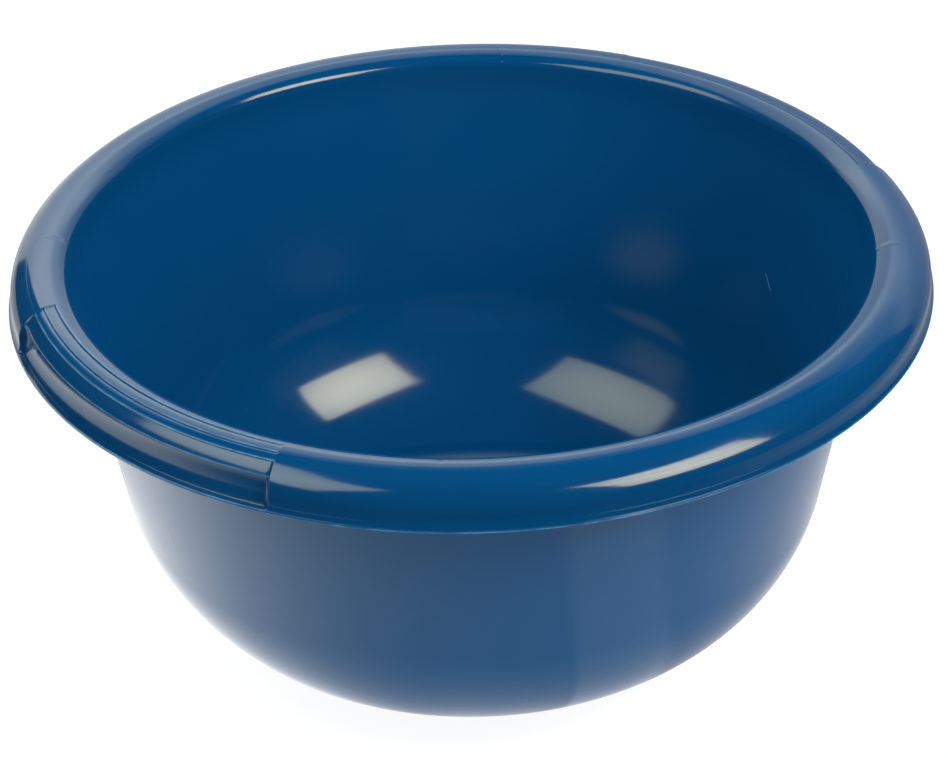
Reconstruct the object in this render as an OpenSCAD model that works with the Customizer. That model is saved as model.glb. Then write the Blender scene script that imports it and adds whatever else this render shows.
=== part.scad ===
// Round washing up bowl, one plastic moulding shown as the regions it is moulded in.
// Origin: centre of the underside. +Z up, the two grips lie on the X axis.

/* [Bowl] */
// Diameter over the lip edge
rim_d = 360; // [300:1:440]
// Height from the foot to the crest of the rim
height = 170; // [130:1:210]
// Lean of the side wall from upright, in degrees
draft = 10.3; // [4:0.1:14]
// Outer radius of the round bottom corner
corner_r = 77.5; // [40:0.5:95]
// Thickness of the side wall
wall = 2; // [1.5:0.1:3]
// Thickness of the floor
floor_t = 2; // [1.5:0.1:3]

/* [Rim] */
// Radial width of the rim, from the mouth to the lip edge
rim_w = 24; // [19:0.5:29]
// Depth of the rim, from its crest to the lip edge
rim_h = 19.2; // [17:0.1:26]
// Thickness of the rim
rim_t = 2; // [1.5:0.1:2.5]
// Small radius that rolls the side wall over into the rim
roll_r = 1.8; // [1:0.1:3]
// How far the lip flares out below the arch of the rim
flare_w = 1.7; // [1:0.1:3]

/* [Grips] */
// Part of the circle that each grip takes up, in degrees
grip_span = 49; // [30:1:70]
// Height of each of the two fine steps on top of a grip
step_h = 0.25; // [0.1:0.05:0.5]
// Depth that the grip's shoulder lies below the line of the arch
shoulder_drop = 1.5; // [0.8:0.1:2.5]
// Depth that the grip's cove lies in from the lip edge, at its foot
ledge_w = 2.4; // [1:0.1:4]
// Depth that the cove bows in between the shoulder and the ledge
cove_bow = 1.4; // [0.5:0.1:2]
// Height of the lip edge under the ledge
lip_edge_h = 1.3; // [0.8:0.1:2.5]

/* [Foot] */
// Outer diameter of the foot ring
foot_d = 156; // [130:1:190]
// Radial width of the foot ring
foot_w = 3; // [2:0.5:6]
// Height of the floor above the ground
foot_h = 2.8; // [1.5:0.1:5]
// Diameter of the moulding mark under the floor
gate_d = 9; // [4:0.5:16]
// Height of the moulding mark
gate_h = 0.8; // [0.3:0.1:1.2]

/* [Rim webs] */
// Thickness of each web under the rim
web_t = 2; // [1.5:0.1:4]
// How far each web runs down the side wall below the arch
web_drop = 4; // [1:0.5:8]

/* [Hidden] */
$fn = 180;
bowl_blue = [0.02, 0.22, 0.43];
ring_blue = [0.02, 0.18, 0.36];
rim_blue = [0.03, 0.28, 0.52];
grip_blue = [0.06, 0.34, 0.58];
web_blue = [0.02, 0.15, 0.32];

// Steps that arcs are drawn in, in degrees
roll_step = 12.5;
fine_step = 6;
corner_step = 3;

// Places round the section of the rim, in degrees from straight up
roll_end = -40;
step_angles = [-4, 14];
step_slope = 1;
shoulder_start = 32;
shoulder_end = 57;

// Depth of the side wall's top edge below the mouth, where the rim piece starts
root_drop = 6;

// Places of the webs round the bowl, midway between the grips
web_angles = [45, 135, 225, 315];

// Mouth, rim arch and lip
mouth_r = rim_d / 2 - rim_w;
arch_r = (rim_w - flare_w - roll_r * (cos(draft) + sin(roll_end))) / (1 - sin(roll_end));
arch_c = [rim_d / 2 - flare_w - arch_r, height - arch_r];
roll_c = arch_c + (arch_r - roll_r) * up_at(roll_end);
mouth_z = roll_c.y + roll_r * sin(draft);
lip_z = height - rim_h;
flare_h = arch_c.y - lip_z;
flare_angle = 2 * atan(flare_w / flare_h);
flare_r = flare_h / sin(flare_angle);
flare_c = [arch_c.x + arch_r + flare_r, arch_c.y];

// Side wall: its skins are straight lines that lean out by the draft
wall_dir = [sin(draft), cos(draft)];
wall_out = [cos(draft), -sin(draft)];
root_in = [mouth_r, mouth_z] - root_drop * wall_dir;
root_out = root_in + wall * wall_out;
outer_offset = root_out * wall_out;

// Round bottom corner, tangent to the side wall and to the floor
corner_z = foot_h + corner_r;
corner_x = (outer_offset - corner_r + corner_z * sin(draft)) / cos(draft);
inner_r = corner_r - wall;
inner_z = foot_h + floor_t + inner_r;
inner_offset = root_in * wall_out;
inner_x = (inner_offset - inner_r + inner_z * sin(draft)) / cos(draft);

// Where the underside of the arch meets the outer skin of the wall
under_start = draft + asin((outer_offset - arch_c * wall_out) / (arch_r - rim_t));
under_end = asin(flare_h / (flare_r + rim_t));
web_span = web_t / mouth_r * 180 / PI;

// Foot ring and floor
foot_r = foot_d / 2;
foot_in_r = foot_r - foot_w;
foot_in_angle = asin(max(0, foot_in_r - corner_x) / corner_r);
foot_angle = asin(max(0, foot_r - corner_x) / corner_r);

// Grip section
grip_r = arch_r - 2 * step_h;
shoulder = arch_c + (arch_r - shoulder_drop) * up_at(shoulder_end);
ledge = [rim_d / 2 - ledge_w, lip_z + lip_edge_h];
cove_run = ledge - shoulder;
cove_r = (cove_run * cove_run / 4 + cove_bow * cove_bow) / (2 * cove_bow);
cove_half = asin(norm(cove_run) / 2 / cove_r);

// Unit vector at an angle from straight up, leaning outwards
function up_at(a) = [sin(a), cos(a)];

// Points on an arc, from one angle to another in about equal steps
function arc(c, r, from, to, step = fine_step) =
    let (n = max(1, ceil(abs(to - from) / step)))
    [for (i = [0 : n]) c + r * up_at(from + (to - from) * i / n)];

// A path moved sideways by t to its right, with mitred corners
function right_of(a, b) = let (d = (b - a) / norm(b - a)) [d.y, -d.x];
function mitre(a, b) = (a + b) / (1 + a * b);
function moved_path(pts, t) = [
    for (i = [0 : len(pts) - 1])
        let (before = right_of(pts[max(i, 1) - 1], pts[max(i, 1)]))
        let (j = min(i, len(pts) - 2))
        let (after = right_of(pts[j], pts[j + 1]))
        pts[i] + t * mitre(before, after)
];

// Underside of the floor and corner at a radius
function under_z(r) = r <= corner_x
    ? foot_h
    : corner_z - sqrt(pow(corner_r, 2) - pow(r - corner_x, 2));
function foot_top() = [
    for (i = [0 : 3])
        let (r = foot_in_r + foot_w * i / 3)
        [r, under_z(r)]
];
function floor_under() = concat(
    foot_in_r > corner_x
        ? arc([corner_x, corner_z], corner_r, 180, 180 - foot_in_angle, corner_step)
        : [[foot_in_r, foot_h]],
    [for (i = [1 : 3]) foot_top()[i]],
    foot_r < corner_x ? [[corner_x, foot_h]] : []
);

// Skins of the rim
function roll() = arc(roll_c, roll_r, draft - 90, roll_end, roll_step);
function rim_top() = concat(
    roll(),
    arc(arch_c, arch_r, roll_end + fine_step, 0),
    arc(arch_c, arch_r, fine_step, 90),
    arc(flare_c, -flare_r, 90 - flare_angle / 3, 90 - flare_angle)
);
function flare_under() = arc(flare_c, -(flare_r + rim_t), 90 - under_end, 90);
function rim_under() = arc(arch_c, arch_r - rim_t, 90 - fine_step, under_start);

// Top of a grip, from its inner edge down to its shoulder and cove
function grip_shoulder(from) = concat(
    arc(arch_c, arch_r, from, step_angles[0]),
    arc(arch_c, arch_r - step_h, step_angles[0] + step_slope, step_angles[1]),
    arc(arch_c, grip_r, step_angles[1] + step_slope, shoulder_start),
    [shoulder]
);
function cove() =
    let (mid = (shoulder + ledge) / 2)
    let (out = right_of(ledge, shoulder))
    let (c = mid + (cove_r - cove_bow) * out)
    let (facing = atan2(-out.x, -out.y))
    [for (i = [1 : 6]) c + cove_r * up_at(facing + cove_half * (1 - i / 3))];
function grip_under() = moved_path(concat(grip_shoulder(under_start), cove()), rim_t);

// Outer skin of the side wall at a height
function wall_skin(z) = [root_out.x + (z - root_out.y) * tan(draft), z];

module ring_piece(centre, span) {
    rotate_extrude(angle = span, start = centre - span / 2) children();
}

module side_wall() {
    color(bowl_blue)
    rotate_extrude()
    polygon([
        [corner_x, corner_z] + corner_r * wall_out,
        root_out,
        root_in,
        [inner_x, inner_z] + inner_r * wall_out
    ]);
}

module bottom_curve() {
    color(bowl_blue)
    rotate_extrude()
    polygon(concat(
        arc([corner_x, corner_z], corner_r, 180 - foot_angle, 90 + draft, corner_step),
        arc([inner_x, inner_z], inner_r, 90 + draft, 180 - foot_angle, corner_step)
    ));
}

module bowl_floor() {
    color(bowl_blue)
    rotate_extrude()
    polygon(concat(
        [[0, foot_h + floor_t], [0, foot_h - gate_h]],
        [[gate_d / 2, foot_h - gate_h], [gate_d / 2, foot_h]],
        floor_under(),
        arc([inner_x, inner_z], inner_r, 180 - foot_angle, 180, corner_step)
    ));
}

module foot_ring() {
    color(ring_blue)
    rotate_extrude()
    polygon(concat([[foot_r, 0], [foot_in_r, 0]], foot_top()));
}

module plain_rim(centre) {
    color(rim_blue)
    ring_piece(centre, 180 - grip_span)
    polygon(concat([root_in], rim_top(), flare_under(), rim_under(), [root_out]));
}

module grip(centre) {
    under = grip_under();
    foot = under[len(under) - 1];
    color(grip_blue)
    ring_piece(centre, grip_span)
    polygon(concat(
        [root_in],
        roll(),
        grip_shoulder(roll_end + fine_step),
        cove(),
        [[rim_d / 2, ledge.y], [rim_d / 2, lip_z], [foot.x, lip_z]],
        [for (i = [len(under) - 1 : -1 : 0]) under[i]],
        [root_out]
    ));
}

module front_rim() {
    plain_rim(-90);
}

module back_rim() {
    plain_rim(90);
}

module left_grip() {
    grip(180);
}

module right_grip() {
    grip(0);
}

module rim_webs() {
    color(web_blue)
    for (a = web_angles)
        ring_piece(a, web_span)
        polygon(concat(
            [wall_skin(arch_c.y - web_drop), arch_c + [arch_r - rim_t, 0]],
            rim_under()
        ));
}

side_wall();
bottom_curve();
bowl_floor();
foot_ring();
front_rim();
back_rim();
left_grip();
right_grip();
rim_webs();
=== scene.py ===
import math
from functools import partial

import bpy
import numpy as np
from mathutils import Matrix, Quaternion, Vector


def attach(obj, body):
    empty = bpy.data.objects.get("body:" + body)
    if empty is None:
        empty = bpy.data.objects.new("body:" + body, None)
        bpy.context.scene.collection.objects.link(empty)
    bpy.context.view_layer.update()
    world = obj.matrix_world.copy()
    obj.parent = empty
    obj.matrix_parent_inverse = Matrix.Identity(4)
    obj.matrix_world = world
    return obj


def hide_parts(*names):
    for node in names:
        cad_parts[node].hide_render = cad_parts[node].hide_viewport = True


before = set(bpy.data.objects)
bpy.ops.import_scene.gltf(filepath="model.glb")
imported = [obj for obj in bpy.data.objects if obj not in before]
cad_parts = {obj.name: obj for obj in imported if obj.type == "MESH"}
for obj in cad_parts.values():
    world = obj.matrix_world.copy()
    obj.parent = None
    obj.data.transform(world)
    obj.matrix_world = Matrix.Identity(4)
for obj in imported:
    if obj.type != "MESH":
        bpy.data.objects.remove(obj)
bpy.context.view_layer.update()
print("frame loaded, nodes:", ", ".join(sorted(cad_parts)))

mm = 0.001
pointGap = 0.05        # mm between the points that the section is first drawn with
quarter = math.pi / 2

# sizes of the moulding in millimetres, as it is constructed
bowl = {
    "rimDiameter": 360.0,
    "height": 170.0,
    "draft": math.radians(10.3),
    "cornerRadius": 77.5,
    "wall": 2.0,
    "floorThickness": 2.0,
    "footHeight": 2.8,
    "footRadius": 78.0,
    "footWidth": 3.0,
    "gateRadius": 4.5,
    "gateHeight": 0.8,
    "rimWidth": 24.0,
    "rimHeight": 19.2,
    "rimThickness": 2.0,
    "rollRadius": 1.8,
    "rollEnd": math.radians(-40),
    "flareWidth": 1.7,
    "flareFade": 1.3,
    "rootDrop": 6.0,
    "soften": 0.12,        # how far edges are rounded off, as the width of a blur along the section
    "softenMouth": 1.8,
    "softenLip": 0.3,
    "softenUnder": 0.45,
    "turnPerRow": 5.0,     # degrees that the section may turn from one row of the mesh to the next
    "lengthPerRow": 11.0,
    # the arch isn't quite round: degrees round it, and how far out it lies there
    "archShape": (
        (-40, 0.0), (0, 0.0), (20, -0.1), (42, -0.38), (62, 0.0), (80, 0.36), (90, 0.3)),
    # and how many degrees its gloss leans back
    "archLean": (
        (-45, 0.0), (8, 0.0), (26, 2.2), (45, 4.6), (64, 4.8), (80, 3.6), (92, 4.5), (102, 7.0),
        (125, 7.0)),
}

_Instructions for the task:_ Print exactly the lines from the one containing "color(grip_blue)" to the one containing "for node in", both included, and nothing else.

_Final answer:_
    color(grip_blue)
    ring_piece(centre, grip_span)
    polygon(concat(
        [root_in],
        roll(),
        grip_shoulder(roll_end + fine_step),
        cove(),
        [[rim_d / 2, ledge.y], [rim_d / 2, lip_z], [foot.x, lip_z]],
        [for (i = [len(under) - 1 : -1 : 0]) under[i]],
        [root_out]
    ));
}

module front_rim() {
    plain_rim(-90);
}

module back_rim() {
    plain_rim(90);
}

module left_grip() {
    grip(180);
}

module right_grip() {
    grip(0);
}

module rim_webs() {
    color(web_blue)
    for (a = web_angles)
        ring_piece(a, web_span)
        polygon(concat(
            [wall_skin(arch_c.y - web_drop), arch_c + [arch_r - rim_t, 0]],
            rim_under()
        ));
}

side_wall();
bottom_curve();
bowl_floor();
foot_ring();
front_rim();
back_rim();
left_grip();
right_grip();
rim_webs();
=== scene.py ===
import math
from functools import partial

import bpy
import numpy as np
from mathutils import Matrix, Quaternion, Vector


def attach(obj, body):
    empty = bpy.data.objects.get("body:" + body)
    if empty is None:
        empty = bpy.data.objects.new("body:" + body, None)
        bpy.context.scene.collection.objects.link(empty)
    bpy.context.view_layer.update()
    world = obj.matrix_world.copy()
    obj.parent = empty
    obj.matrix_parent_inverse = Matrix.Identity(4)
    obj.matrix_world = world
    return obj


def hide_parts(*names):
    for node in names:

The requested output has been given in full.